James Bond films are notorious for not making a lot of sense in retrospect but flowing well at the time. The individual scenes make sense; it's the connections between them that tend to be the problem. As long as the scenes work and the general flow of the story holds up, we're usually okay with the weak connections. A crucial element to this working is not drawing attention to it. As you said about Jake Gittes, if the protagonist isn't worried about it, neither are we.

A proof by counter-example is Skyfall. MI-6 identifies an assassin by the bullet fragments Bond pulled from his own body with a folding knife, a bit of self-mutilation he performs months into his recovery? What? Move fast enough and I wouldn't have thought about how ludicrous it was that they hadn't taken the fragments out of him ages ago, or that they were so shallow he could cut them out with a pocket knife. But no, they wanted to play up the badassery of it, which forces us to give it a moment's thought, and it comes across as dopey.

Later, Q is examining computer code on a big screen to figure out where The Bad Guy is -- the system represented by a weird geometric pattern with gibberish alongside, and in a room full of tech whizzes, Bond finds the key: the gibberish sometimes kinda spells out the name of a tube station, which, when entered into the system, decrypts it. [facepalm]

They wanted to make Bond super-badass, super-competent. But both scenes are so ludicrous that they can't bear any weight of examination. The pokey direction forced us to put weight onto them, and the story suffered. Granted, Skyfall made a squillion dollars so this wasn't a lot of suffering, but still.

Matt Bird said...

Totally agree. Nothing in that movie made any sense. Why it's well-regarded, I'll never know.

Mark said...

The even more pertinent comparison is to The Big Sleep (and other 1940s detective films), which Chinatown is so clearly an homage to. Famously, neither the writers of the film, nor Raymond Chandler himself knew who had killed the chauffeur, which is sort of what starts the whole plot going. Whether or not you believe that anecdote (and I can't recall off hand whether Hawks and his writers fixed that problem in the movie itself), it is a fiendishly difficult plot to follow (as is The Maltese Falcon). The hard-boiled novels (and the films based on them) were pretty clearly not going for the kind of clock-work precision of the Golden Age mystery writers (Christie, et al).

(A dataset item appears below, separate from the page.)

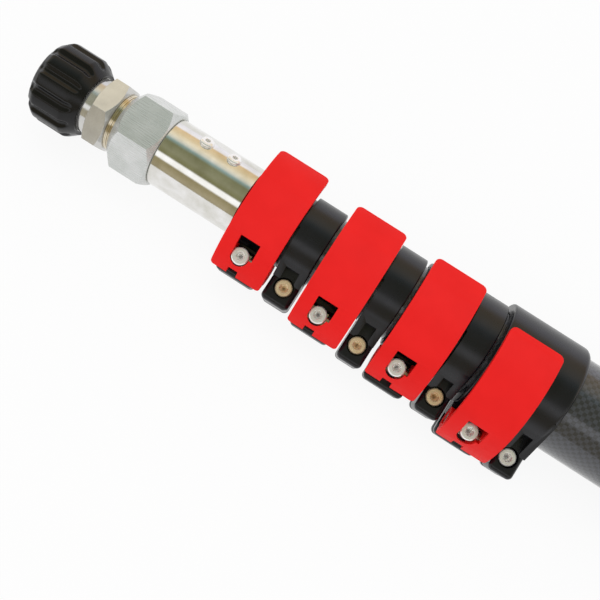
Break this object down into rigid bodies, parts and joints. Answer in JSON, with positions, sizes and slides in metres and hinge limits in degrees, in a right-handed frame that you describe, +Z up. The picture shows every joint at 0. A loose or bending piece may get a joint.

It also may be worth pointing out that except for Blue Velvet (which had its own big set of loose threads and broken rules) this is (I think) the first movie you've subjected to the checklist by a bone fide art-house director. Sure, Chinatown was produced by Robert Evans and was a big Hollywood production, but Polanski had just come off (in reverse order): What; Macbeth; Rosemary's Baby; The Fearless Vampire Killers; Cul-de-sac; and Repulsion. All of those were independently produced and various combinations of exploitative, atmospheric, confusing, quasi-plotless, bonkers insane, and more. (I've seen all but What and love them all). Then he followed Chinatown with The Tenant, which quickly loses the thread of all logic at about the 2 minute mark. The point being: I don't think Polanski was ever much interested in plot or logic (at least until his weird early 2000s renaissance as a Prestige filmmaker).

Matt Bird said...

As I've mentioned before, the thing about that quote is that Chandler know who killed the chauffeur in the *book*, it was the sister, but nobody knew who killed him in the movie, because under the Hays Code, murderers had to be punished and the sister wasn't punished. But yes, this movie's many unanswered questions are reminiscent of "The Big Sleep", so it's an homage in that sense as well. In both cases, material was cut out at the last minute that would have made it make more sense.

Not to quibble, but I would call Spike Lee an art-house director at the time of "Do the Right Thing"

Yes, I agree Polanski was not very interested in plot or logic, and I think the reputation of the movie proves that he was right not to worry. Again, it was only when I watched it twice in a row that all of these problem suddenly popped out at me.

Mark said...

Good call on Spike Lee - I missed that one when I was looking over your list.

zxcvb said...

I think I could go through the list and disabuse every point. I mean, concerning first point, I think Cross or his associates knew that Mulwray has been investigating the dumping of water. Gittes later investigated it and Cross' operatives were aware of him so he would have had to be at the beach at some point. I do think Cross planned to kill Hollis at their meeting when he was confronted and was trying to frame Evelyn for her murder, which he did. So he eliminated one of the people you mentioned took the credibility away from the other and that leaves Gittes. Gittes didn't have anything to supply to anyone. In addition to Cross implicating him in the cover-up and stripping away his credibility, the explanation about the runoff was all they really needed to do to explain themselves. After that bond issue passed, earlier in the film, they didn't need to dump anymore water in the ocean that could be discovered. Gittes technically could have provided details about the identity fraud at the Mar Vista Rest Home but his credibility was already damaged at that point given all the alleged crimes Escobar rattled off.

Another point mentioned The Big Sleep. Chinatown is not a homage to The Big Sleep. Chinatown is a subversion of The Big Sleep and all detective noir from the 1940s and 1950s.